## Task prompt
Return, word for word, every line that follows.

◆ ◆ ◆ ◆

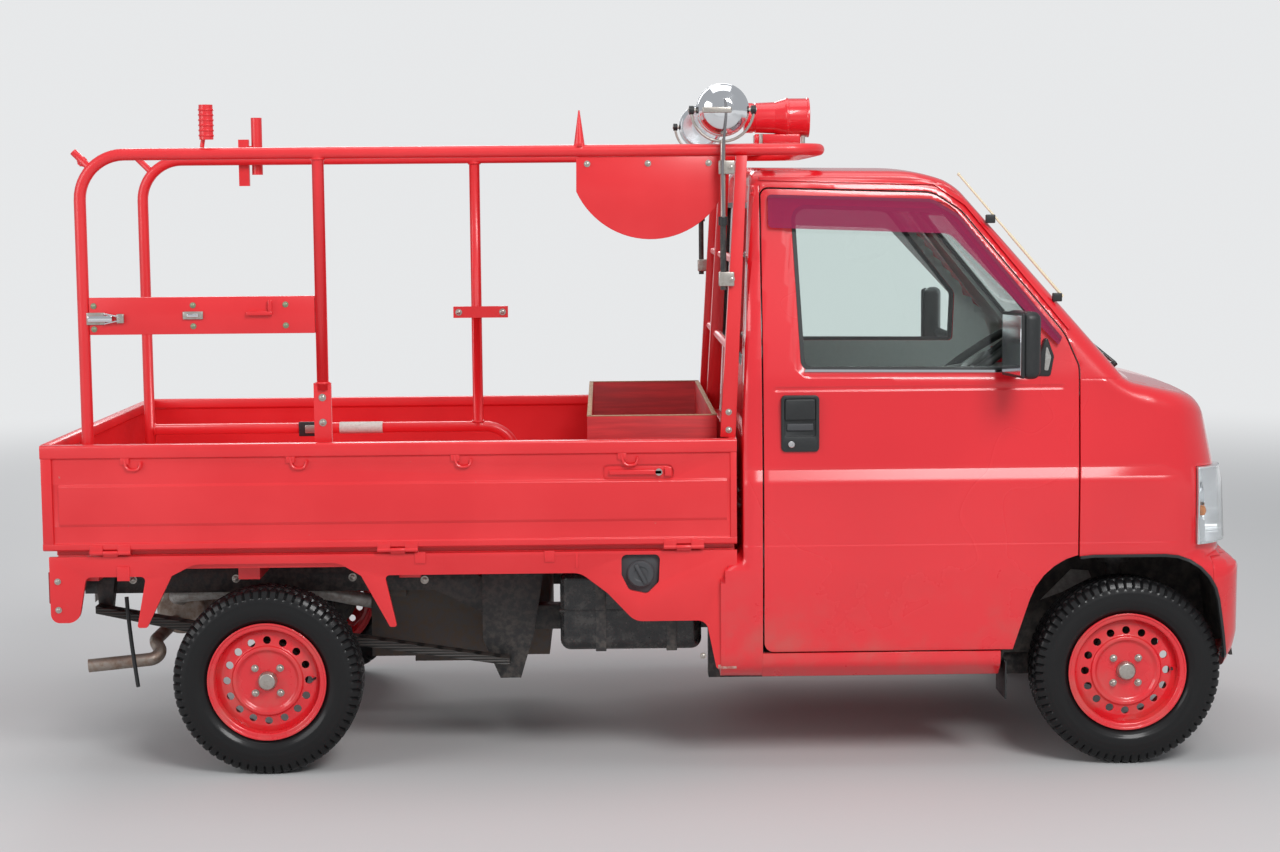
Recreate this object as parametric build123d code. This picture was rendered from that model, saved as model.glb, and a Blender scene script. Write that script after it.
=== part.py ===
from build123d import *
import math
import os

# Small open-bed truck with a short nose, painted for a volunteer fire brigade.
# X runs forward, Y to the left and Z up, from the ground below the middle of the truck.
# All sizes are in millimetres. The right side is -Y.

os.makedirs("parts", exist_ok=True)

# Running gear
wheelbase = 2420.0
front_axle_x = 1347.5
rear_axle_x = front_axle_x - wheelbase
front_overhang = 350.0
rear_overhang = 602.5
tyre_radius = 265.0
tyre_half_width = 72.5
bead_radius = 153.0
rim_lip_height = 14.0
rim_half_width = 59.0
rim_well_depth = 18.0
spindle_radius = 18.0
running_clearance = 0.1
kingpin_inset = 40.0
kingpin_radius = 9.0
hub_cap_radius = 27.0
hole_count = 16
nut_count = 4

# Whole body
half_width = 737.5
body_front_x = front_axle_x + front_overhang
wheel_y = half_width - 92.5
joint_gap = 5.0
seat_clearance = 0.3

# Cab
cab_rear_x = 262.0
cab_under_z = 262.0
roof_z = 1696.0
cab_wall = 28.0
door_wall = 55.0
cowl_z = 1086.0
roof_split_z = 1637.0
door_rear_x = 322.0
door_front_x = 1196.0
door_low_z = 340.0
bumper_top_z = 592.0
fender_y = half_width - 137.5
bumper_side_x = 1578.0
mirror_x = 1016.0
mirror_turn = 12.0
glass_thickness = 8.0
screen_radius = 4500.0
screen_bulge = 10.0
seat_y = 330.0
seat_box_top = 470.0
cushion_top = 600.0

# Load bed
bed_rear_x = rear_axle_x - rear_overhang
bed_front_x = 246.0
bed_floor_z = 650.0
bed_floor_thickness = 20.0
gate_top_z = 940.0
gate_low_z = 646.0
gate_wall = 25.0
gate_skin_y = half_width - 10.5
gate_rail_proud = 8.0
gate_rail_depth = 35.0
hinge_z = 640.0
hinge_radius = 6.0
hinge_y = half_width - hinge_radius
hinge_pin_radius = 3.0
skirt_y = half_width - 15.5
skirt_sheet = 15.0
chassis_y = 380.0
hanger_y = 432.0

# Rack of round tube
rack_tube = 16.5
rack_y = 87.5 - half_width
rack_far_y = 180.0
rack_z = 1736.0
rack_rear_x = bed_rear_x + 115
rack_post_x = rack_rear_x + 657
rack_front_x = 490.0
rack_bend = 125.0
guard_y = half_width - 77.5


def flat_face(outline, radius=0):
    """Face on the ground plane from an outline, with its corners rounded."""
    if radius == 0:
        line = Polyline(*outline, close=True)
    else:
        line = FilletPolyline(*outline, radius=radius, close=True)
    return make_face(line)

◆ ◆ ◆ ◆

## Answer for this exercise
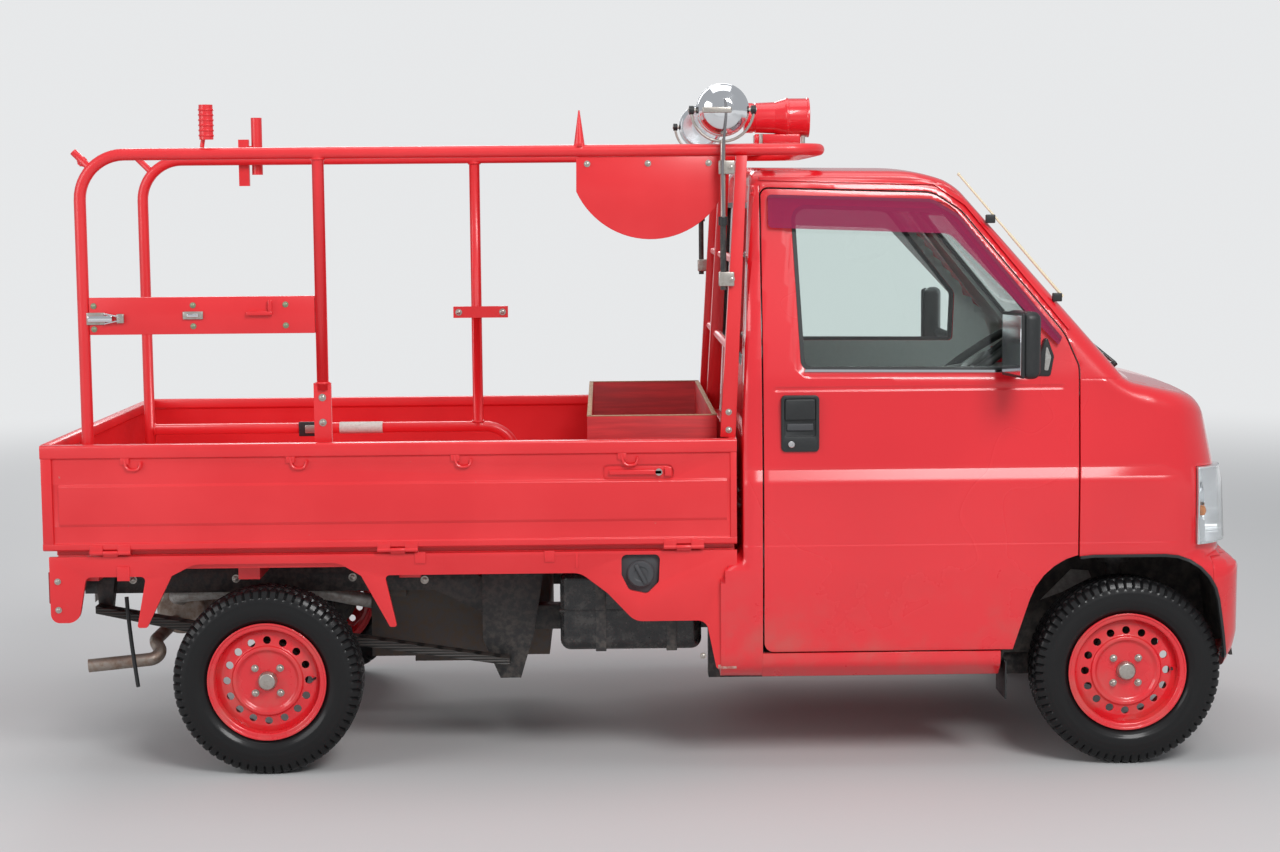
Recreate this object as parametric build123d code. This picture was rendered from that model, saved as model.glb, and a Blender scene script. Write that script after it.
=== part.py ===
from build123d import *
import math
import os

# Small open-bed truck with a short nose, painted for a volunteer fire brigade.
# X runs forward, Y to the left and Z up, from the ground below the middle of the truck.
# All sizes are in millimetres. The right side is -Y.

os.makedirs("parts", exist_ok=True)

# Running gear
wheelbase = 2420.0
front_axle_x = 1347.5
rear_axle_x = front_axle_x - wheelbase
front_overhang = 350.0
rear_overhang = 602.5
tyre_radius = 265.0
tyre_half_width = 72.5
bead_radius = 153.0
rim_lip_height = 14.0
rim_half_width = 59.0
rim_well_depth = 18.0
spindle_radius = 18.0
running_clearance = 0.1
kingpin_inset = 40.0
kingpin_radius = 9.0
hub_cap_radius = 27.0
hole_count = 16
nut_count = 4

# Whole body
half_width = 737.5
body_front_x = front_axle_x + front_overhang
wheel_y = half_width - 92.5
joint_gap = 5.0
seat_clearance = 0.3

# Cab
cab_rear_x = 262.0
cab_under_z = 262.0
roof_z = 1696.0
cab_wall = 28.0
door_wall = 55.0
cowl_z = 1086.0
roof_split_z = 1637.0
door_rear_x = 322.0
door_front_x = 1196.0
door_low_z = 340.0
bumper_top_z = 592.0
fender_y = half_width - 137.5
bumper_side_x = 1578.0
mirror_x = 1016.0
mirror_turn = 12.0
glass_thickness = 8.0
screen_radius = 4500.0
screen_bulge = 10.0
seat_y = 330.0
seat_box_top = 470.0
cushion_top = 600.0

# Load bed
bed_rear_x = rear_axle_x - rear_overhang
bed_front_x = 246.0
bed_floor_z = 650.0
bed_floor_thickness = 20.0
gate_top_z = 940.0
gate_low_z = 646.0
gate_wall = 25.0
gate_skin_y = half_width - 10.5
gate_rail_proud = 8.0
gate_rail_depth = 35.0
hinge_z = 640.0
hinge_radius = 6.0
hinge_y = half_width - hinge_radius
hinge_pin_radius = 3.0
skirt_y = half_width - 15.5
skirt_sheet = 15.0
chassis_y = 380.0
hanger_y = 432.0

# Rack of round tube
rack_tube = 16.5
rack_y = 87.5 - half_width
rack_far_y = 180.0
rack_z = 1736.0
rack_rear_x = bed_rear_x + 115
rack_post_x = rack_rear_x + 657
rack_front_x = 490.0
rack_bend = 125.0
guard_y = half_width - 77.5


def flat_face(outline, radius=0):
    """Face on the ground plane from an outline, with its corners rounded."""
    if radius == 0:
        line = Polyline(*outline, close=True)
    else:
        line = FilletPolyline(*outline, radius=radius, close=True)
    return make_face(line)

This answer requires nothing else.